Though it mostly involves slogging through misspelled bon mots about loving Jesus and advice on dealing with h8rz, following P Diddy on Twitter will occasionally reward you with a picture like this. That’s copyright P-Dizzle, son, don’t be infringin’. I still can’t believe this man has convinced grown adults to call him “P-Diddy,” (I’VE CALLED A PRESS CONFERENCE TO ANNOUNCE THAT MY LEGAL NAME IS NOW “MC FLIPPETY FLOP”, PLAN ACCORDINGLY) but I digress. Zach Galifianakis is the subject of an upcoming Rolling Stone interview, meaning RS finally has something in it worth reading besides Matt Taibbi articles (which are great). Here’s a few squid tits I mean tidbits I mean squid tits is my new word for tidbits:
The Hangover Part II star – who doesn’t have a publicist or an assistant and still drives his 1998 Subaru – tells Rolling Stone contributing editor Josh Eells that he’s having difficulty getting used to life as a celebrity. “I’m terrible about people wanting to take pictures with me,” Galifianakis says. “I’m a giant baby about it. They treat you like a cartoon. There’s nothing you can do except make light of it. That’s if I’m in the mood. Sometimes I get superbummed.”

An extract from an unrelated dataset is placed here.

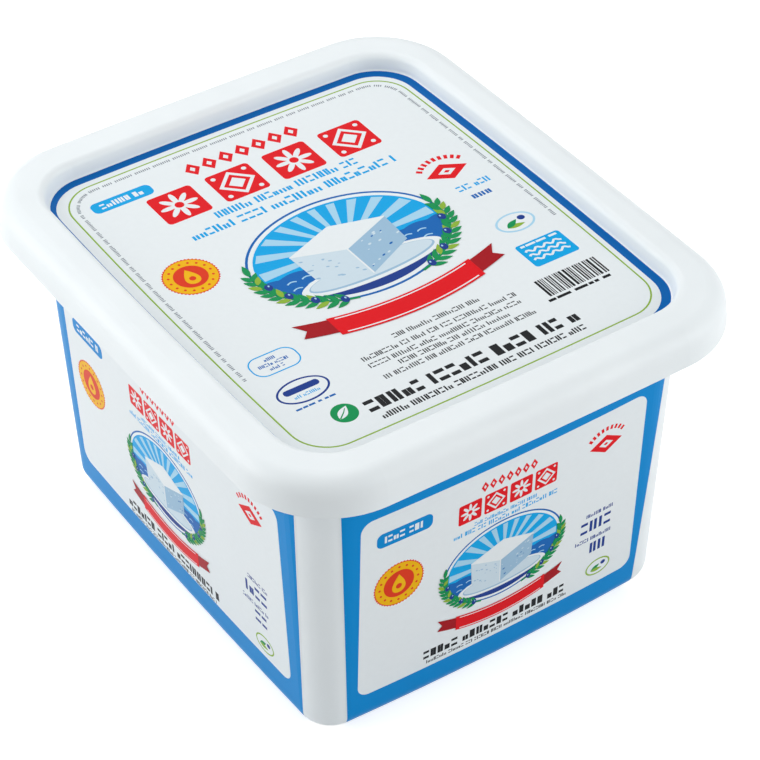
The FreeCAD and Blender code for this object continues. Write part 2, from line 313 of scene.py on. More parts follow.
def bowed_card(half_width, half_length, corner, bow_x, bow_y, steps=24):
    """Rounded rectangle round the origin whose edges bulge by bow_x to the sides and bow_y up and down."""
    outline = []
    for quarter, (sx, sy) in enumerate(((1, 1), (-1, 1), (-1, -1), (1, -1))):
        corner_at = (sx * (half_width - corner), sy * (half_length - corner))
        for step in range(steps // 2 + 1):
            a = math.pi / 2 * (quarter + 2 * step / steps)
            outline.append((corner_at[0] + corner * math.cos(a), corner_at[1] + corner * math.sin(a)))
        across = quarter % 2 == 0
        reach = half_width - corner if across else half_length - corner
        for step in range(1, steps):
            along = reach * (1 - 2 * step / steps)
            outline.append((sx * along, sy * half_length) if across else (sx * half_width, sy * along))
    return [(x * (1 + bow_x / half_width * (1 - (y / half_length) ** 2)),
             y * (1 + bow_y / half_length * (1 - (x / half_width) ** 2))) for x, y in outline]


def leaf(x, y, turn, size, width):
    """Lens-shaped leaf that grows from a point."""
    upper = [(size * t / 10, width / 2 * math.sin(math.pi * (t / 10) ** 0.85)) for t in range(11)]
    lower = [(px, -py) for px, py in reversed(upper[1:-1])]
    return placed(upper + lower, x, y, turn=turn)


def flower(x, y, radius, petals=8):
    """Flower in one outline, its petals pointed."""
    outline = []
    for step in range(petals * 12):
        a = 2 * math.pi * step / (petals * 12)
        reach = radius * (0.34 + 0.66 * abs(math.cos(petals * a / 2)) ** 1.6)
        outline.append((x + reach * math.cos(a), y + reach * math.sin(a)))
    return outline


def strip(points, width, taper=1.0):
    """Band of a width along a line of points; its far end is taper times as wide."""
    left, right = [], []
    for number, (x, y) in enumerate(points):
        ahead = points[min(number + 1, len(points) - 1)]
        behind = points[max(number - 1, 0)]
        dx, dy = ahead[0] - behind[0], ahead[1] - behind[1]
        half = width / 2 * (1 + (taper - 1) * number / (len(points) - 1)) / math.hypot(dx, dy)
        left.append((x - dy * half, y + dx * half))
        right.append((x + dy * half, y - dx * half))
    return left + right[::-1]


def ring_quads(outer, inner):
    """Quads between two outlines of as many points."""
    count = len(outer)
    for here in range(count):
        after = (here + 1) % count
        yield [outer[here], outer[after], inner[after], inner[here]]


def text_line(art, ink, layer, left, right, y, height, weight=0.24):
    """A row of words made of short bars, some level, some upright, in place of lettering. weight is the
    bars' thickness as a share of the row's height."""
    x, thick = left, weight * height
    while x < right - 0.5 * height:
        for _ in range(art.random.randint(3, 9)):
            wide = height * art.random.uniform(0.5, 0.68)
            if x + wide > right:
                break
            middle = x + wide / 2
            kind = art.random.choice(("level", "upright", "mixed", "single"))
            if kind == "level":
                for side in (-1, 1):
                    art.add(ink, layer, card(middle, y + side * (height - thick) / 2, wide, thick))
            elif kind == "single":
                wide *= 0.5
                art.add(ink, layer, card(x + wide / 2, y, thick, height))
            else:
                tall = height if kind == "upright" else height * 0.62
                low = y - (height - tall) / 2
                for side in (-1, 1):
                    art.add(ink, layer, card(middle + side * (wide - thick) / 2, low, thick, tall))
            x += wide + height * 0.17
        x += height * 0.42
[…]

That he’s hilarious and a super-talented actor and comedian was never in question, but I do sometimes wonder if Zach Galifianakis would be insufferable to hang out with. The Mel Gibson-blackball situation makes me question the d-bagginess of everyone in that cast, who otherwise always seemed wildly likable (provided you never watched Brad Cooper’s episode of Inside the Actor’s Studio).
That doesn’t mean he’s going to stop making movies. “They want to do a Hangover III,” he says. “I’m getting fricking phone calls already.” According to what he’s heard, the plot ditches the format of the first two and focuses on his character escaping from a mental institution with help from the wolf pack.
Yay! There’s your upcoming-movie info scoop! Exciting, right? God movie blogs suck.